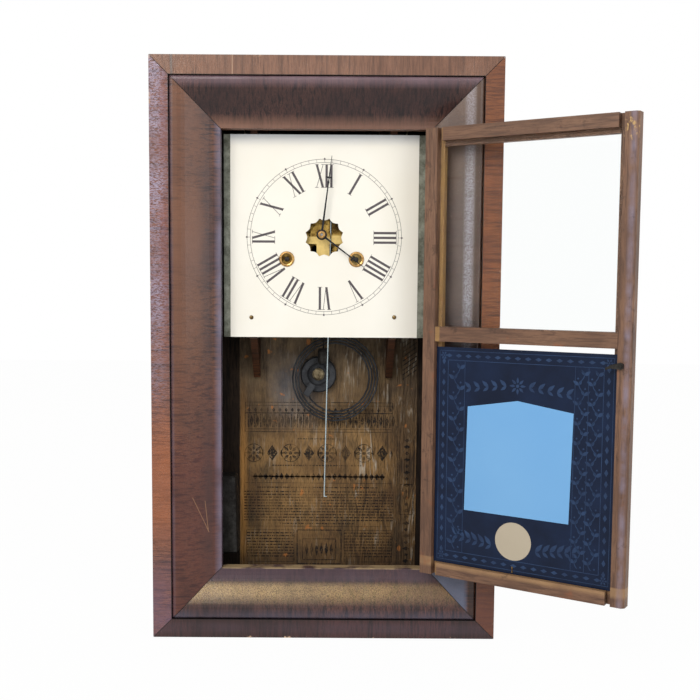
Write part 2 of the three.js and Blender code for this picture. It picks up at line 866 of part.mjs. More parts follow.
function buildDial() {
  const panTop = panBottom + panHeight;
  const panLeft = dialCentreX - panWidth / 2;
  const panRight = dialCentreX + panWidth / 2;
  const windingHole = grommetNeckRadius + jointGap;
  const windingHoles = () => windingPlaces().map(([, x, z]) => circle(windingHole, 16, x, z));
  const centreHole = circle(starTipRadius + starHoleMargin, 24, dialCentreX, dialCentreZ);
  const face = rectangle(dialCentreX - plateWidth / 2, dialCentreX + plateWidth / 2, panBottom, panTop);
  add(
    'dial_plate',
    plate(face, dialFrontDepth, dialFrontDepth + dialThickness, [starOutline(), ...windingHoles()]),
    finishes.dialPaint,
  );
  const sheet = plate(
    rectangle(panLeft, panRight, panBottom, panTop),
    panFront,
    panBack,
    [centreHole, ...windingHoles()],
  );
  const fold = panThickness;
  const flanges = [
    block(panLeft, panLeft + fold, panFront, panBack + panFlange, panBottom, panTop),
    block(panRight - fold, panRight, panFront, panBack + panFlange, panBottom, panTop),
  ];
  add('dial_pan', join(sheet, ...flanges), finishes.zinc);
  for (const [side, x, z] of windingPlaces()) {
    const front = dialFrontDepth - jointGap - grommetFlange;
    const rim = grommetOuterRadius - grommetBoreRadius;
    const profile = [
      [grommetBoreRadius, front + grommetFlange * 0.2],
      [grommetBoreRadius + rim * 0.35, front],
      [grommetOuterRadius - rim * 0.3, front + grommetFlange * 0.15],
      [grommetOuterRadius, front + grommetFlange],
      [grommetNeckRadius, front + grommetFlange],
      [grommetNeckRadius, panBack + grommetTail],
      [grommetBoreRadius, panBack + grommetTail],
      [grommetBoreRadius, front + grommetFlange * 0.2],
    ];
    add(`winding_grommet_${side}`, turned(profile, x, z, 20), finishes.brass);
  }
}

// ---------------------------------------------------------------------------------------------
// Movement: two cut brass plates on four pillars
// ---------------------------------------------------------------------------------------------
const place = (across, above) => [centreX + across, centreZ + above];
const apart = (radius, from, angle) => [
  from[0] + radius * Math.cos(angle * degrees),
  from[1] + radius * Math.sin(angle * degrees),
];
const pitch = (teeth, module) => (teeth * module) / 2;

// Arbor places, each at the meshing distance from the one that drives it
const greatReach = pitch(greatTeeth + secondPinionLeaves, greatModule);
const secondReach = pitch(secondTeeth + smallPinionLeaves, secondModule);
const thirdReach = pitch(thirdTeeth + smallPinionLeaves, thirdModule);
const motionReach = pitch(cannonTeeth + minuteWheelTeeth, motionModule);
const timeWinding = place(windingAcross, -windingBelow);
const strikeWinding = place(-windingAcross, -windingBelow);
const timeSecond = apart(greatReach, timeWinding, 122.5);
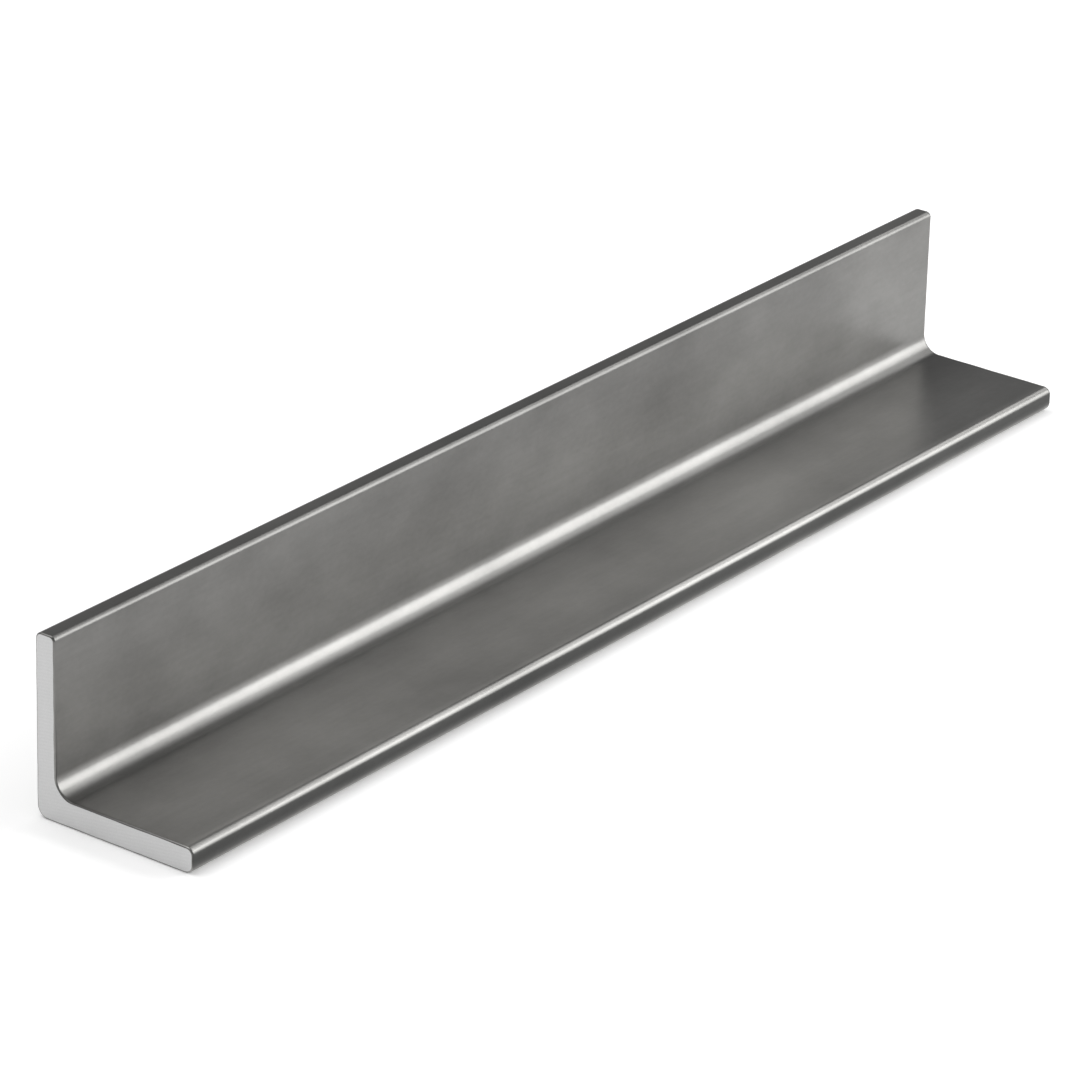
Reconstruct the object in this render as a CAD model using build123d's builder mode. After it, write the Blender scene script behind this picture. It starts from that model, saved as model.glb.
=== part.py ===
from build123d import *

import os

# Hot-rolled equal-leg steel angle, cut to length with a saw.
# +X runs along the length, +Y towards the standing leg, +Z up.
# The origin is under the middle of the section's box, on the face the angle lies on.

# ---- Driving dimensions, in millimetres ----
LEG = 60.0  # outside width of each leg, heel to toe
THICKNESS = 8.0  # nominal, both legs; the mill tolerance is 0.75 either way
STANDING_THICKNESS = 7.3  # as rolled, with the rolls a little off centre
LYING_THICKNESS = 8.6  # as rolled
LENGTH = 455.0  # from one sawn end to the other
ROOT_RADIUS = 6.5  # fillet in the inside corner
LYING_TOE_RADIUS = THICKNESS / 3  # inner edge of the lying toe, the nominal third
STANDING_TOE_RADIUS = 1.8  # inner edge of the standing toe, tighter as rolled
LYING_TOE_BACK_RADIUS = 3.2  # outer edge of the lying toe
STANDING_TOE_BACK_RADIUS = 2.2  # outer edge of the standing toe
HEEL_RADIUS = 4.0  # outer corner, rounded by worn rolls
SAWN_EDGE_CHAMFER = 0.5  # burr taken off around both sawn ends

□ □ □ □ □

◆ Goal
Repeat all the entries word for word.

◆ Solution below
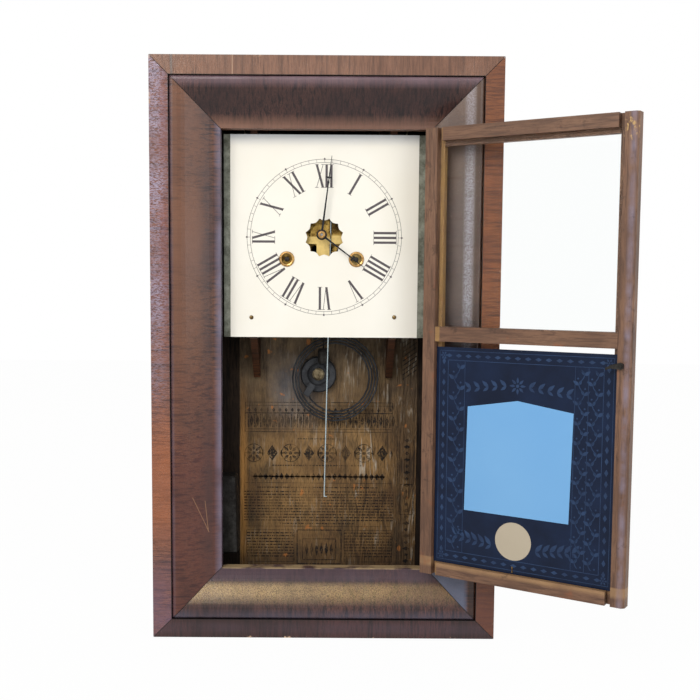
Write part 2 of the three.js and Blender code for this picture. It picks up at line 866 of part.mjs. More parts follow.
function buildDial() {
  const panTop = panBottom + panHeight;
  const panLeft = dialCentreX - panWidth / 2;
  const panRight = dialCentreX + panWidth / 2;
  const windingHole = grommetNeckRadius + jointGap;
  const windingHoles = () => windingPlaces().map(([, x, z]) => circle(windingHole, 16, x, z));
  const centreHole = circle(starTipRadius + starHoleMargin, 24, dialCentreX, dialCentreZ);
  const face = rectangle(dialCentreX - plateWidth / 2, dialCentreX + plateWidth / 2, panBottom, panTop);
  add(
    'dial_plate',
    plate(face, dialFrontDepth, dialFrontDepth + dialThickness, [starOutline(), ...windingHoles()]),
    finishes.dialPaint,
  );
  const sheet = plate(
    rectangle(panLeft, panRight, panBottom, panTop),
    panFront,
    panBack,
    [centreHole, ...windingHoles()],
  );
  const fold = panThickness;
  const flanges = [
    block(panLeft, panLeft + fold, panFront, panBack + panFlange, panBottom, panTop),
    block(panRight - fold, panRight, panFront, panBack + panFlange, panBottom, panTop),
  ];
  add('dial_pan', join(sheet, ...flanges), finishes.zinc);
  for (const [side, x, z] of windingPlaces()) {
    const front = dialFrontDepth - jointGap - grommetFlange;
    const rim = grommetOuterRadius - grommetBoreRadius;
    const profile = [
      [grommetBoreRadius, front + grommetFlange * 0.2],
      [grommetBoreRadius + rim * 0.35, front],
      [grommetOuterRadius - rim * 0.3, front + grommetFlange * 0.15],
      [grommetOuterRadius, front + grommetFlange],
      [grommetNeckRadius, front + grommetFlange],
      [grommetNeckRadius, panBack + grommetTail],
      [grommetBoreRadius, panBack + grommetTail],
      [grommetBoreRadius, front + grommetFlange * 0.2],
    ];
    add(`winding_grommet_${side}`, turned(profile, x, z, 20), finishes.brass);
  }
}

// ---------------------------------------------------------------------------------------------
// Movement: two cut brass plates on four pillars
// ---------------------------------------------------------------------------------------------
const place = (across, above) => [centreX + across, centreZ + above];
const apart = (radius, from, angle) => [
  from[0] + radius * Math.cos(angle * degrees),
  from[1] + radius * Math.sin(angle * degrees),
];
const pitch = (teeth, module) => (teeth * module) / 2;

// Arbor places, each at the meshing distance from the one that drives it
const greatReach = pitch(greatTeeth + secondPinionLeaves, greatModule);
const secondReach = pitch(secondTeeth + smallPinionLeaves, secondModule);
const thirdReach = pitch(thirdTeeth + smallPinionLeaves, thirdModule);
const motionReach = pitch(cannonTeeth + minuteWheelTeeth, motionModule);
const timeWinding = place(windingAcross, -windingBelow);
const strikeWinding = place(-windingAcross, -windingBelow);
const timeSecond = apart(greatReach, timeWinding, 122.5);
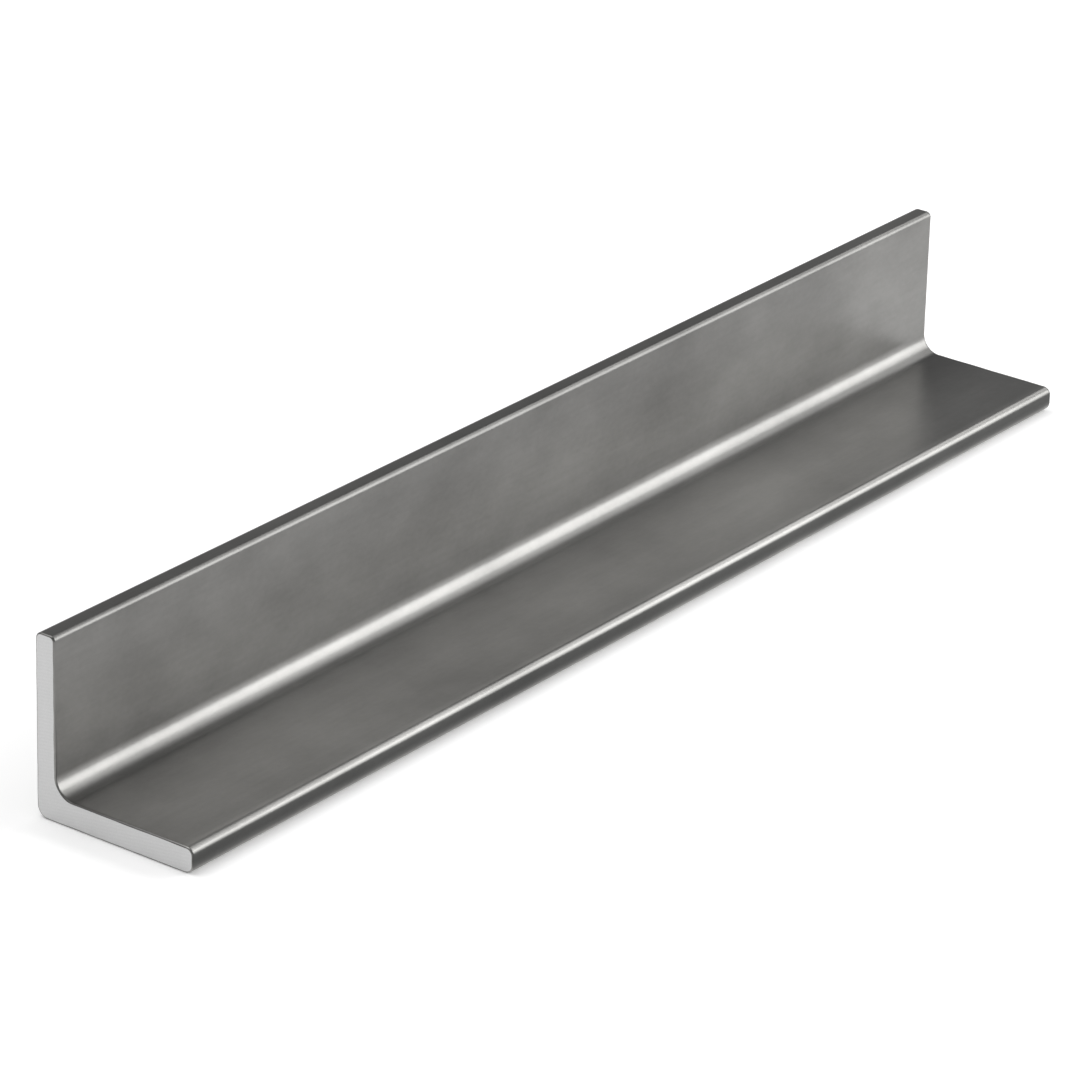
Reconstruct the object in this render as a CAD model using build123d's builder mode. After it, write the Blender scene script behind this picture. It starts from that model, saved as model.glb.
=== part.py ===
from build123d import *

import os

# Hot-rolled equal-leg steel angle, cut to length with a saw.
# +X runs along the length, +Y towards the standing leg, +Z up.
# The origin is under the middle of the section's box, on the face the angle lies on.

# ---- Driving dimensions, in millimetres ----
LEG = 60.0  # outside width of each leg, heel to toe
THICKNESS = 8.0  # nominal, both legs; the mill tolerance is 0.75 either way
STANDING_THICKNESS = 7.3  # as rolled, with the rolls a little off centre
LYING_THICKNESS = 8.6  # as rolled
LENGTH = 455.0  # from one sawn end to the other
ROOT_RADIUS = 6.5  # fillet in the inside corner
LYING_TOE_RADIUS = THICKNESS / 3  # inner edge of the lying toe, the nominal third
STANDING_TOE_RADIUS = 1.8  # inner edge of the standing toe, tighter as rolled
LYING_TOE_BACK_RADIUS = 3.2  # outer edge of the lying toe
STANDING_TOE_BACK_RADIUS = 2.2  # outer edge of the standing toe
HEEL_RADIUS = 4.0  # outer corner, rounded by worn rolls
SAWN_EDGE_CHAMFER = 0.5  # burr taken off around both sawn ends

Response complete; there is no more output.